Why Database Backend Choice Matters

SQLite and PostgreSQL have fundamentally different concurrency models. SQLite uses a single-writer lock, meaning all write operations are serialized regardless of how many tasks are running. This is perfectly adequate for single-node deployments and development, but becomes the primary bottleneck under parallel load. Enabling WAL mode (_journal_mode=WAL) and setting _busy_timeout=5000 helps reduce contention failures but does not eliminate the serialization.

PostgreSQL uses multi-version concurrency control (MVCC), allowing multiple writers to proceed concurrently. Combined with connection pooling and schema-based tenant isolation, this makes PostgreSQL the better choice for production multi-tenant deployments where throughput matters.

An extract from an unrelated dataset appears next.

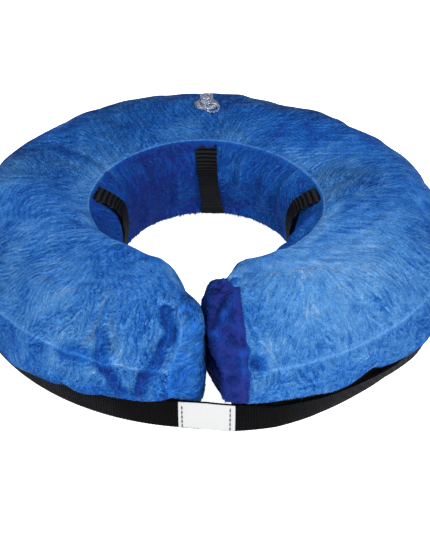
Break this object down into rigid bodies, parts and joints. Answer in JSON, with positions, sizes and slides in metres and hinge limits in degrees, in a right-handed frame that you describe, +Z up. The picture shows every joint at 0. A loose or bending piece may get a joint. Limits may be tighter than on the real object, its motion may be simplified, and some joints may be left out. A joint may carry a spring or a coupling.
{
  "type": "inflatable recovery collar",
  "caption": "Inflatable plush-covered ring collar for a dog, open at the front and closed by a webbing strap, with a clear valve and neck loops.",
  "frame": {"origin": "on the neck opening's axis, on the plane the collar rests on", "axes": "+Z up along the neck opening's axis; the opening between the two ends points towards -Y; +X is the side the strap closes onto"},
  "size_m": [0.399, 0.3968, 0.0936],
  "materials": {
    "plush": "short brushed pile, royal blue, dull with a slight sheen along the pile",
    "black_nylon": "fine plain weave, dull",
    "webbing": "ribbed woven webbing, slight sheen",
    "hook_and_loop": "fuzzy loop pile and stiff hooks, matt",
    "bladder_film": "soft translucent vinyl sheet",
    "clear_valve": "clear soft vinyl, glossy",
    "zipper_black": "moulded nylon, satin",
    "label": "white woven satin tape with dark stitching, blank"
  },
  "bodies": {
    "back": {"top_panel_back": "plush", "neck_wall_back": "plush", "side_panel_back": "plush", "base_panel_back": "black_nylon", "bladder_upper_back": "bladder_film", "bladder_lower_back": "bladder_film", "neck_loop_back": "webbing", "valve_body": "clear_valve", "zipper_tape_upper": "black_nylon", "zipper_coil_upper": "zipper_black", "zipper_tape_lower": "black_nylon", "zipper_coil_lower": "zipper_black", "zipper_stop_closed_end": "zipper_black", "zipper_stop_open_end": "zipper_black"},
    "left_arm": {"top_panel_left": "plush", "neck_wall_left": "plush", "side_panel_left": "plush", "base_panel_left": "black_nylon", "bladder_upper_left": "bladder_film", "bladder_lower_left": "bladder_film", "end_panel_left": "plush", "strap_sewn": "webbing", "neck_loop_left_rear": "webbing", "neck_loop_left_front": "webbing"},
    "right_arm": {"top_panel_right": "plush", "neck_wall_right": "plush", "side_panel_right": "plush", "base_panel_right": "black_nylon", "bladder_upper_right": "bladder_film", "bladder_lower_right": "bladder_film", "end_panel_right": "plush", "loop_band": "hook_and_loop", "neck_loop_right_rear": "webbing", "neck_loop_right_front": "webbing"},
    "closure_tail": {"strap_tail": "webbing", "hook_patch": "hook_and_loop", "woven_label": "label"},
    "plug": {"valve_plug": "clear_valve"},
    "flap": {"valve_flap": "clear_valve"},
    "slider": {"zipper_slider": "zipper_black"},
    "pull": {"zipper_pull": "zipper_black"}
  },
  "joints": [
    {"name": "ring_opening_right", "type": "hinge", "parent": "back", "child": "right_arm", "pos_m": [0.14142, 0.14142, 0.04], "axis": [0, 0, 1], "range_deg": [0, 20], "stiffness_Nm_per_rad": 0.6},
    {"name": "ring_opening_left", "type": "hinge", "parent": "back", "child": "left_arm", "pos_m": [-0.14142, 0.14142, 0.04], "axis": [0, 0, -1], "range_deg": [0, 20]},
    {"name": "strap_peel", "type": "hinge", "parent": "left_arm", "child": "closure_tail", "pos_m": [-0.02415, -0.19118, 0.013], "axis": [0, 0, -1], "range_deg": [0, 100]},
    {"name": "valve_plug_flip", "type": "hinge", "parent": "back", "child": "plug", "pos_m": [0, 0.1268, 0.0928], "axis": [1, 0, 0], "range_deg": [0, 150]},
    {"name": "valve_flap_swing", "type": "hinge", "parent": "back", "child": "flap", "pos_m": [0, 0.1382, 0.0714], "axis": [1, 0, 0], "range_deg": [0, 35], "stiffness_Nm_per_rad": 0.0005},
    {"name": "zipper_travel", "type": "hinge", "parent": "back", "child": "slider", "pos_m": [0, 0, 0.014], "axis": [0, 0, 1], "range_deg": [0, 68]},
    {"name": "zipper_pull_flip", "type": "hinge", "parent": "slider", "child": "pull", "pos_m": [0.10915, 0.16183, 0.014], "axis": [0, 0, -1], "range_deg": [0, 160]}
  ],
  "couplings": [
    {"joint": "ring_opening_left", "follows": "ring_opening_right", "ratio": 1},
    {"joint": "strap_peel", "follows": "ring_opening_right", "ratio": 5}
  ]
}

Why Task Granularity Matters

The performance tests reveal that per-task overhead (scheduling, database writes, context serialization) is a fixed cost. Tasks that do very little work will be dominated by this overhead, which is why batching many tiny operations into fewer tasks improves throughput. Similarly, large context values increase serialization time at every task boundary, so storing large data externally and keeping only references in the context reduces this cost.